Any thoughts on what is going on?

Thanks in advance for the help! And thanks for Snail!

gcv commented 2 years ago

That error means that the Julia executable binary has not been found on the remote host. To use the remote REPL, you need to have Julia installed remotely, and whatever shell you run when you ssh to the remote host has to be able to find julia-snail-executable. The default should work if julia is on the remote host’s login shell’s PATH. So when you say that which julia works, do you mean it works on the local or the remote host?

Note that you can set julia-snail-executable per-project using .dir-locals.el, so it’s not necessarily a global setting.

danielmatz commented 2 years ago

Setting julia-snail-executable to the full path to my remote julia worked!
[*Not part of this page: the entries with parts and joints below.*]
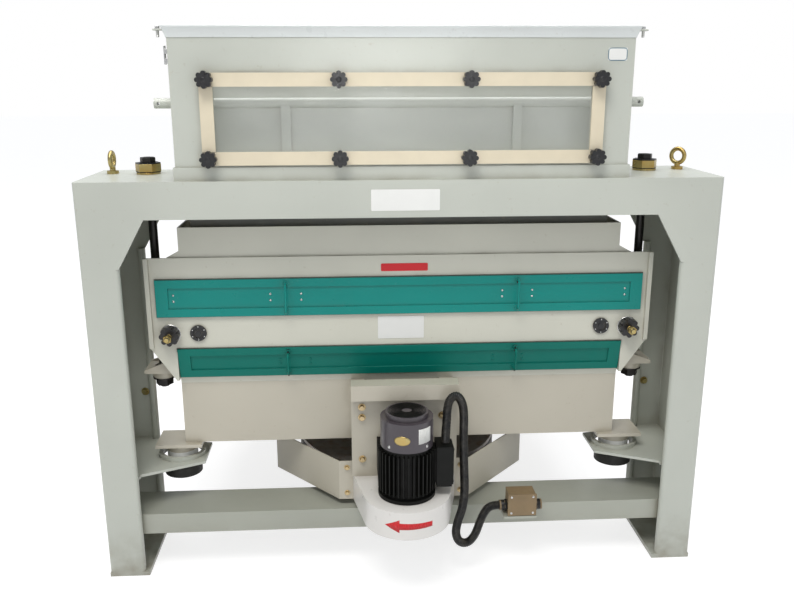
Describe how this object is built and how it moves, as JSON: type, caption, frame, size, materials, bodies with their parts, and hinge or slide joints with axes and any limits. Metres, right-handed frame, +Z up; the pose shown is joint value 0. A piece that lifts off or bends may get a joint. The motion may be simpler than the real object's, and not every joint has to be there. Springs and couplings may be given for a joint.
{
  "type": "rotary grain cleaning sieve",
  "caption": "Rotary cleaning sieve for grain: a sloping screen box hung on four rods from two portals, with a feed box on top, end doors and a belt drive under the front.",
  "frame": {"origin": "on the floor, midway between the outer faces of the two portals and midway across them", "axes": "+X to the right when facing the feed end, -Y towards the feed end, +Z up"},
  "size_m": [1.7, 2.28, 1.515],
  "materials": {
    "portal_paint": "semi-gloss grey-white paint",
    "body_paint": "semi-gloss off-white paint",
    "teal_paint": "semi-gloss teal paint",
    "cream_strip": "cream plastic strip",
    "clear_pane": "clear sheet",
    "dark_plastic": "black moulded plastic",
    "dark_rubber": "black rubber",
    "bright_steel": "turned steel",
    "dark_steel": "blackened steel",
    "dark_iron": "machined cast iron",
    "motor_black": "satin black paint",
    "khaki_plastic": "khaki enclosure",
    "brass": "yellow-passivated steel",
    "black_conduit": "black corrugated conduit"
  },
  "bodies": {
    "portals": {"front_beam": "portal_paint", "rear_beam": "portal_paint", "front_left_leg": "portal_paint", "front_right_leg": "portal_paint", "rear_left_leg": "portal_paint", "rear_right_leg": "portal_paint", "front_cross_tube": "portal_paint", "rear_cross_tube": "portal_paint", "limit_brackets": "portal_paint", "feed_box": "portal_paint", "feed_box_rim": "portal_paint", "feed_chute": "dark_rubber", "window_pane": "clear_pane", "window_frame": "cream_strip", "window_knobs": "dark_plastic", "junction_box": "khaki_plastic", "conduit": "black_conduit", "lifting_eyes": "brass"},
    "hangers": {"front_left_hanger_rod": "dark_steel", "front_right_hanger_rod": "dark_steel", "rear_left_hanger_rod": "dark_steel", "rear_right_hanger_rod": "dark_steel"},
    "screen_box": {"screen_housing": "body_paint", "door_frame": "body_paint", "inlet_hood": "body_paint", "drive_frame": "body_paint", "upper_door": "teal_paint", "lower_door": "teal_paint", "rod_brackets": "body_paint", "limit_posts": "body_paint", "limit_buffers": "dark_rubber", "motor_body": "motor_black", "motor_fan_cover": "motor_black", "terminal_box": "motor_black", "motor_plate": "body_paint", "belt_cover": "body_paint", "wing_guards": "body_paint", "drive_bearing": "dark_iron", "drive_belts": "dark_rubber", "door_fittings": "dark_plastic", "rear_chutes": "body_paint"},
    "flywheel": {"flywheel": "dark_iron"},
    "pulley": {"motor_pulley": "dark_iron"},
    "feed_gate": {"gate_shaft": "bright_steel", "gate_flap": "portal_paint"}
  },
  "joints": [
    {"name": "sway_across", "type": "slide", "parent": "portals", "child": "hangers", "axis": [1, 0, 0], "range_m": [-0.006, 0.006], "stiffness_N_per_m": 9000},
    {"name": "sway_along", "type": "slide", "parent": "hangers", "child": "screen_box", "axis": [0, 1, 0], "range_m": [-0.006, 0.006], "stiffness_N_per_m": 9000},
    {"name": "flywheel_spin", "type": "hinge", "parent": "screen_box", "child": "flywheel", "pos_m": [0, -0.52, 0.24], "axis": [0, 0, 1], "continuous": true},
    {"name": "pulley_spin", "type": "hinge", "parent": "screen_box", "child": "pulley", "pos_m": [0, -1.02, 0.24], "axis": [0, 0, 1], "continuous": true},
    {"name": "gate_tilt", "type": "hinge", "parent": "portals", "child": "feed_gate", "pos_m": [0, -0.83, 1.325], "axis": [1, 0, 0], "range_deg": [-12, 12]}
  ],
  "couplings": [
    {"joint": "pulley_spin", "follows": "flywheel_spin", "ratio": 6.4}
  ]
}
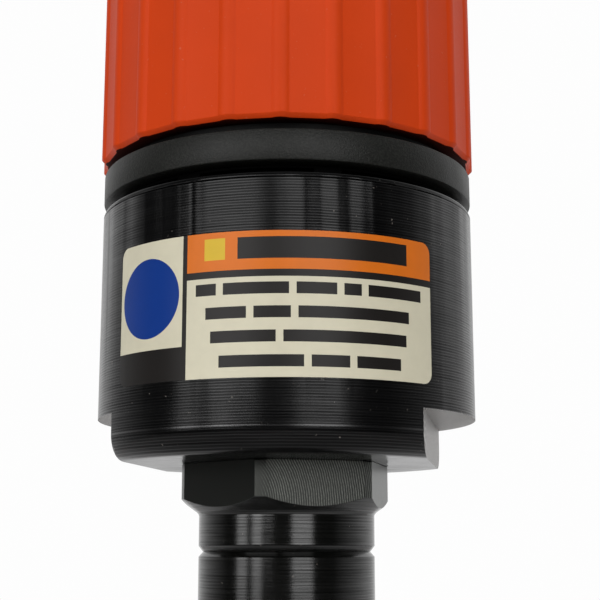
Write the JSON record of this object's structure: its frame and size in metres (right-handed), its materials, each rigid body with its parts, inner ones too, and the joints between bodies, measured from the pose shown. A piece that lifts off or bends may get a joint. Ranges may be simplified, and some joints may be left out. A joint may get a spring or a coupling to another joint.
{
  "type": "straight air die grinder",
  "caption": "Straight air-driven die grinder with a rear hose inlet, turnable exhaust ring, fluted grip, lever throttle and collet spindle.",
  "frame": {"origin": "centre of the air inlet's mouth, on the tool axis", "axes": "+Z along the tool axis from the air inlet to the collet, +Y towards the throttle lever, -Y towards the label"},
  "size_m": [0.0446, 0.0706, 0.191],
  "materials": {
    "black_housing": "turned, black anodised",
    "black_ring": "bead-blasted satin black",
    "dark_steel": "machined, blackened",
    "bright_steel": "machined",
    "ground_steel": "ground",
    "red_grip": "satin moulded",
    "label_film": "printed film",
    "brass_parts": "turned",
    "seal_rubber": "matt",
    "felt": "felt",
    "vane_composite": "resin and cloth",
    "cast_parts": "ground",
    "tube_steel": "blackened",
    "gasket_paper": "pressed fibre"
  },
  "bodies": {
    "tool_body": {"swivel_snap_ring": "bright_steel", "inlet_bushing": "dark_steel", "inlet_screen": "bright_steel", "valve_housing": "black_housing", "info_label": "label_film", "valve_seat": "brass_parts", "valve_spring": "bright_steel", "valve_plug": "brass_parts", "plug_seal": "seal_rubber", "lever_pin": "bright_steel", "muffler_ring": "felt", "motor_housing": "tube_steel", "grip_sleeve": "red_grip", "housing_gasket": "gasket_paper", "rear_end_plate": "cast_parts", "rear_bearing_outer": "ground_steel", "cylinder_liner": "cast_parts", "locating_pin": "bright_steel", "front_end_plate": "cast_parts", "front_bearing_outer": "ground_steel", "preload_washer": "bright_steel", "front_cap": "bright_steel", "dust_seal": "felt"},
    "inlet_swivel": {"inlet_swivel": "dark_steel", "swivel_seal": "seal_rubber"},
    "lever": {"throttle_lever": "tube_steel"},
    "throttle": {"throttle_valve": "brass_parts", "push_pin": "ground_steel", "pin_seal": "seal_rubber"},
    "exhaust_ring": {"exhaust_ring": "black_ring"},
    "spindle": {"rotor": "bright_steel", "rotor_vanes": "vane_composite", "rear_bearing_inner": "ground_steel", "rear_bearing_balls": "ground_steel", "front_bearing_inner": "ground_steel", "front_bearing_balls": "ground_steel", "spindle_spacer": "bright_steel", "collet_holder": "bright_steel", "collet": "ground_steel"},
    "collet_nut": {"collet_nut": "dark_steel"}
  },
  "joints": [
    {"name": "lever_squeeze", "type": "hinge", "parent": "tool_body", "child": "lever", "pos_m": [0, 0.0255, 0.032], "axis": [1, 0, 0], "range_deg": [0, 9], "stiffness_Nm_per_rad": 1, "springref_deg": -5.73},
    {"name": "throttle_push", "type": "slide", "parent": "tool_body", "child": "throttle", "axis": [0, -1, 0], "range_m": [0, 0.0019], "deforming": ["valve_spring"]},
    {"name": "spindle_spin", "type": "hinge", "parent": "tool_body", "child": "spindle", "pos_m": [0, 0, 0.1], "axis": [0, 0, 1], "continuous": true},
    {"name": "collet_nut_turn", "type": "hinge", "parent": "spindle", "child": "collet_nut", "pos_m": [0, 0, 0.182], "axis": [0, 0, 1], "range_deg": [0, 180]},
    {"name": "swivel_turn", "type": "hinge", "parent": "tool_body", "child": "inlet_swivel", "pos_m": [0, 0, 0.01], "axis": [0, 0, 1], "continuous": true},
    {"name": "exhaust_ring_turn", "type": "hinge", "parent": "tool_body", "child": "exhaust_ring", "pos_m": [0, 0, 0.058], "axis": [0, 0, 1], "continuous": true}
  ],
  "couplings": [
    {"joint": "throttle_push", "follows": "lever_squeeze", "m_per_rad": 0.012}
  ]
}
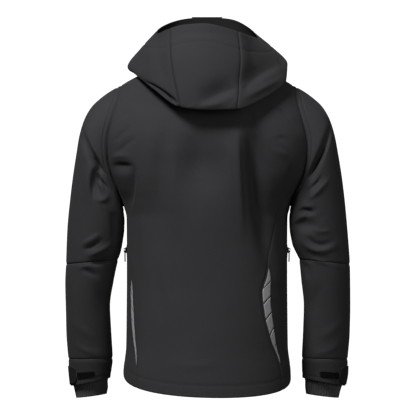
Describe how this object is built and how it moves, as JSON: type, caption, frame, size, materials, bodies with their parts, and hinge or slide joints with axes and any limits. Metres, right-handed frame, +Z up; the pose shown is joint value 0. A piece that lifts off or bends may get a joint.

I'm not sure why it wasn't finding it on the PATH. When I was talking about which julia, that was indeed on the remote host.

gcv commented 2 years ago

Maybe it's because of the distinction between interactive, non-interactive, login, and non-login shells? See this discussion — https://unix.stackexchange.com/questions/38175/difference-between-login-shell-and-non-login-shell — and I was being sloppy upthread when I said it has to be on the login shell's path.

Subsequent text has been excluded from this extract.